I saw the resurrection of Jesus from the dead, as he promised. (Matthew 28:5-6).
I see that Jesus ascended into heaven near Bethany where Jesus had raised Lazarus. (John 11:18).
Then, in the midst of all of this, I saw Mary with the Church at Pentecost, when the Holy Spirit came upon the whole Church, even as the Spirit had come uniquely to Mary during Advent. The Church was born, and, Mary was there at its birth as our Mother. (Acts 2:2-4).
But, still, it becomes more beautiful.
Mary experiences the assumption into heaven, as we will also experience in like manner, (Judith 13:18; I Corinthians 15:51-57).
And, praise be to our Lord Jesus Christ, there is the ultimate picture of what awaits those who, like Mary, are have obtained the obedience of faith through the Holy Spirit, the coronation. (Revelation 12:1). How lovely is our Lady in the graces God bestowed upon her. How lovely are the graces she extends from God to us.
Are we not the seed of faith?
Jesus is the Seed of Abraham. Abraham is the father of all the faithful. Mary, the woman of God, the perfect picture of what God desires for us to be, the "chaste virgin." Shall we not desire this for our own lives in Christ, the Father, the Holy Spirit, as we cry out -- "Abba, Father?"
Oh, my soul, that ought to seek my God!
How I long to rise above this lowly sod
To embrace my God, and Mother sweet,
And stand there with her at Christ's feet;
Beneath the Cross where cruel men took
His clothes, and sold them, before her look
That she might help John write this book.

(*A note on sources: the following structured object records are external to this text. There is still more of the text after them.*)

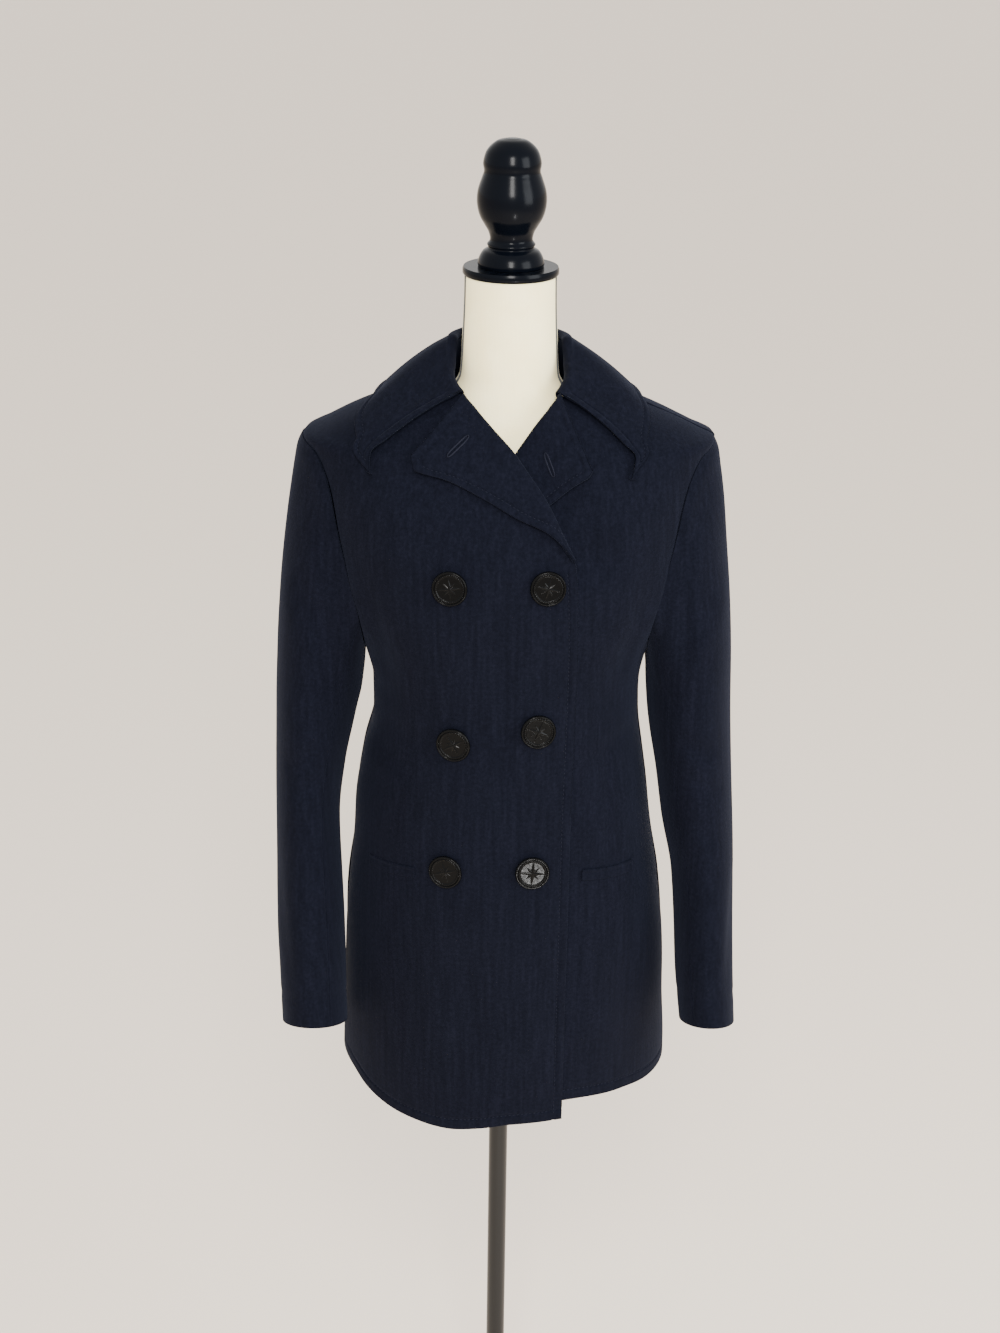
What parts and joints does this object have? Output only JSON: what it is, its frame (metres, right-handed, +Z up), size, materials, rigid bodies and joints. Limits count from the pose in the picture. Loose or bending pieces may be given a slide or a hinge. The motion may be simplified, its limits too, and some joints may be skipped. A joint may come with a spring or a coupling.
{
  "type": "double-breasted pea coat on a limbless dress form with a turned stand",
  "caption": "Hip-length double-breasted wool pea coat, buttoned closed on a limbless dress form with a turned finial, pole and round base.",
  "frame": {"origin": "on the floor, at the centre of the base's flat underside, under the pole", "axes": "+Z up along the pole; the coat's front faces -Y; +X is the wearer's left"},
  "size_m": [0.4684, 0.2906, 1.6225],
  "materials": {
    "melton": "navy napped wool melton, matt with a soft sheen",
    "button": "black moulded plastic, glossy",
    "form_cover": "cream jersey stretched over foam",
    "lacquer": "turned wood, gloss black-navy lacquer",
    "stand_metal": "black enamel, satin"
  },
  "bodies": {
    "root": {"front_over": "melton", "front_under": "melton", "back_left": "melton", "back_right": "melton", "sleeve_top_left": "melton", "sleeve_under_left": "melton", "sleeve_top_right": "melton", "sleeve_under_right": "melton", "collar_stand": "melton", "collar_fall": "melton", "lapel_over": "melton", "lapel_under": "melton", "pocket_welt_left": "melton", "pocket_welt_right": "melton", "button_top_right": "button", "button_top_left": "button", "button_middle_right": "button", "button_middle_left": "button", "button_bottom_right": "button", "button_bottom_left": "button", "form_torso": "form_cover", "neck_plate": "lacquer", "finial": "lacquer", "pole": "stand_metal", "base": "stand_metal"}
  },
  "joints": []
}
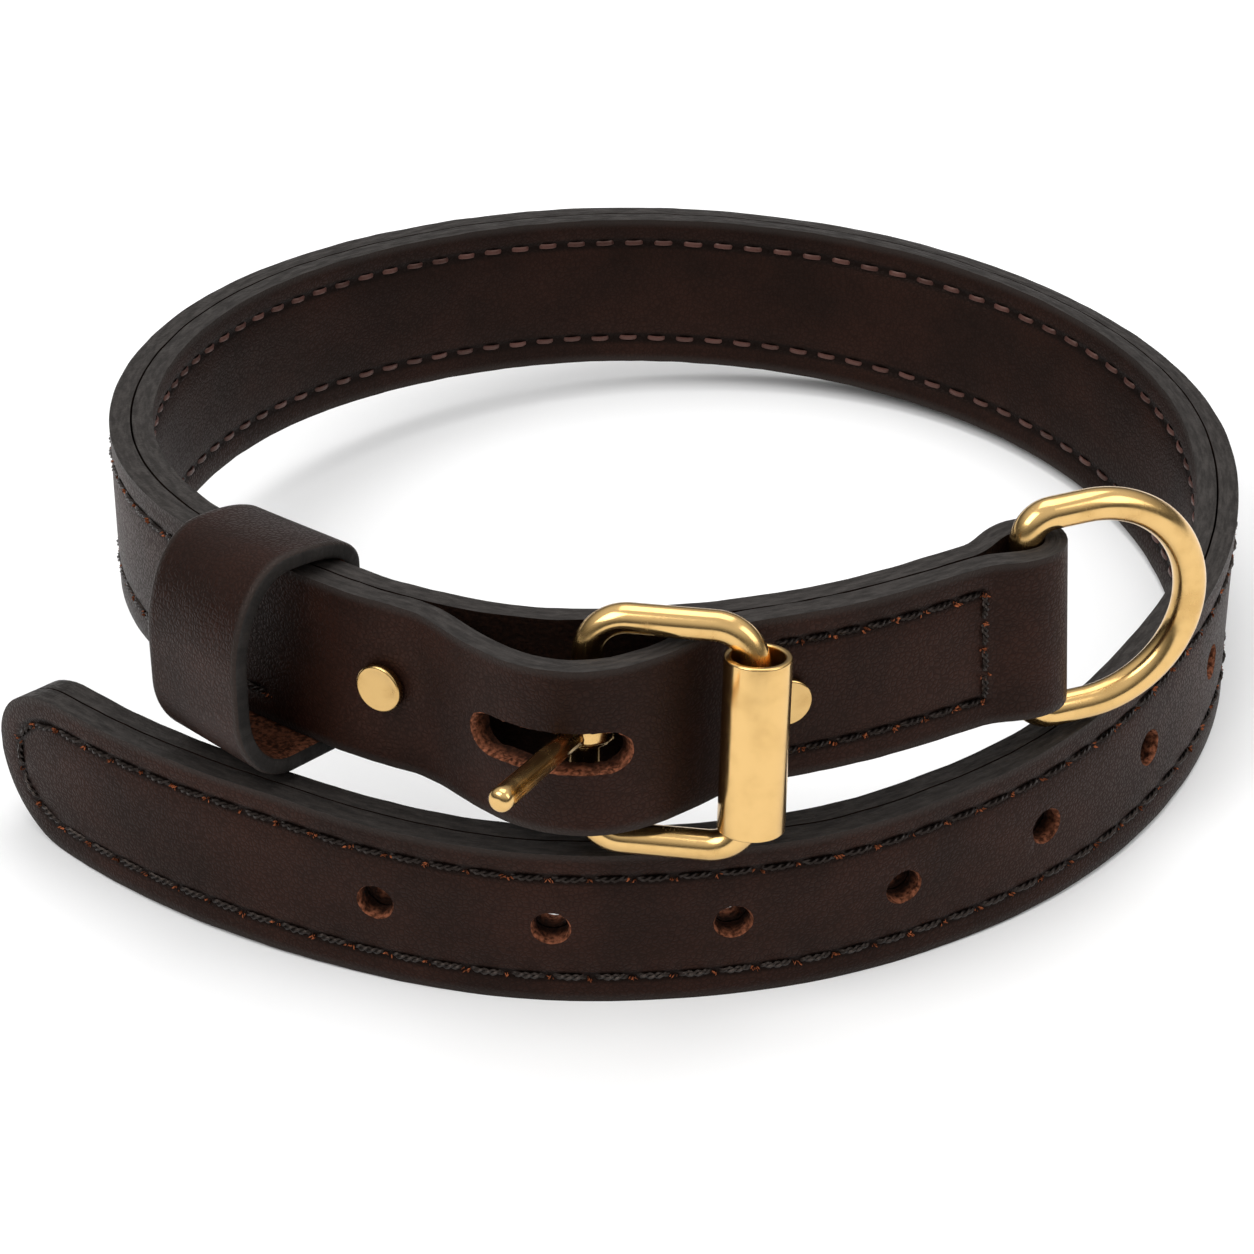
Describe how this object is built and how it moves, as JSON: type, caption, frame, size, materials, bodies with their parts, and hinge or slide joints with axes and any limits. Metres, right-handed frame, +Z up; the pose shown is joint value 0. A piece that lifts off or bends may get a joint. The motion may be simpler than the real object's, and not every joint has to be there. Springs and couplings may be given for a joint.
{
  "type": "dog collar",
  "caption": "Unbuckled leather dog collar standing on edge in a loose coil, with punched holes, a roller buckle with tongue, a leather keeper loop, rivets and a D-ring for a lead",
  "frame": {"origin": "on the floor under the middle of the collar's bounding box", "axes": "+Z up, strap standing on its lower edge; +X to the right and +Y away from the side with the buckle and the D-ring"},
  "size_m": [0.1856, 0.1964, 0.0632],
  "materials": {
    "outer_leather": "dark brown full-grain leather, fine grain, low sheen, charcoal burnished edges",
    "lining_leather": "dark brown leather lining, slightly duller than the outside",
    "keeper_leather": "dark brown leather, slightly glossier, reddish brown flesh side",
    "rivet_brass": "polished",
    "buckle_brass": "polished, softly worn",
    "d_ring_brass": "polished, softly worn"
  },
  "bodies": {
    "strap": {"strap_outer_ply": "outer_leather", "strap_lining_ply": "lining_leather", "keeper_loop": "keeper_leather", "rivet_by_keeper": "rivet_brass", "rivet_by_roller": "rivet_brass"},
    "frame": {"buckle_frame": "buckle_brass"},
    "roller": {"buckle_roller": "buckle_brass"},
    "tongue": {"buckle_tongue": "buckle_brass"},
    "ring": {"d_ring": "d_ring_brass"}
  },
  "joints": [
    {"name": "frame_swing", "type": "hinge", "parent": "strap", "child": "frame", "pos_m": [-0.00734, -0.07417, 0.04429], "axis": [0.0269, 0.1802, 0.9833], "range_deg": [-45, 0]},
    {"name": "roller_spin", "type": "hinge", "parent": "frame", "child": "roller", "pos_m": [0.01513, -0.07826, 0.04442], "axis": [0.0269, 0.1802, 0.9833], "continuous": true},
    {"name": "tongue_swing", "type": "hinge", "parent": "strap", "child": "tongue", "pos_m": [-0.00734, -0.07417, 0.04429], "axis": [0.0269, 0.1802, 0.9833], "range_deg": [-30, 30]},
    {"name": "d_ring_swing", "type": "hinge", "parent": "strap", "child": "ring", "pos_m": [0.05344, -0.0491, 0.04463], "axis": [-0.0496, 0.051, 0.9975], "range_deg": [-120, 120]}
  ]
}
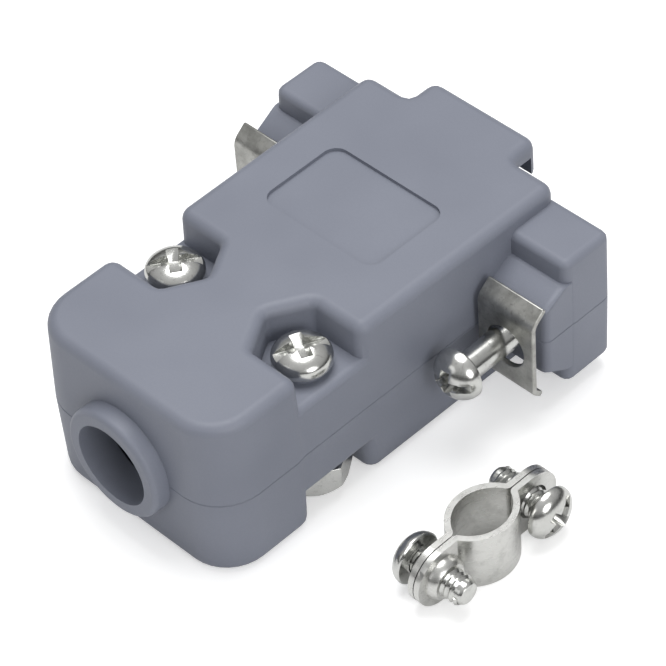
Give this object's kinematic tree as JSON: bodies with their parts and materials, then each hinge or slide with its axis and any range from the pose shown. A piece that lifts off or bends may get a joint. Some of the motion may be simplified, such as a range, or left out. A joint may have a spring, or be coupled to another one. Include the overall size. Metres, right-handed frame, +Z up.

How lovingly and humbly with John she stands
There to make us all here to better understand
The Way of God, the Truth, the Life,
In his perfect plan to make us sons of Light.
How tenderly our Mother calls us to her Son,
That in the Christ we all might finally become one.
We are the children in the wilderness with Mother
That we might find in Mary's Child no other
Salvation than in Jesus alone -- Yes, God alone.

Deus et Sanctissima, and, may God bless you.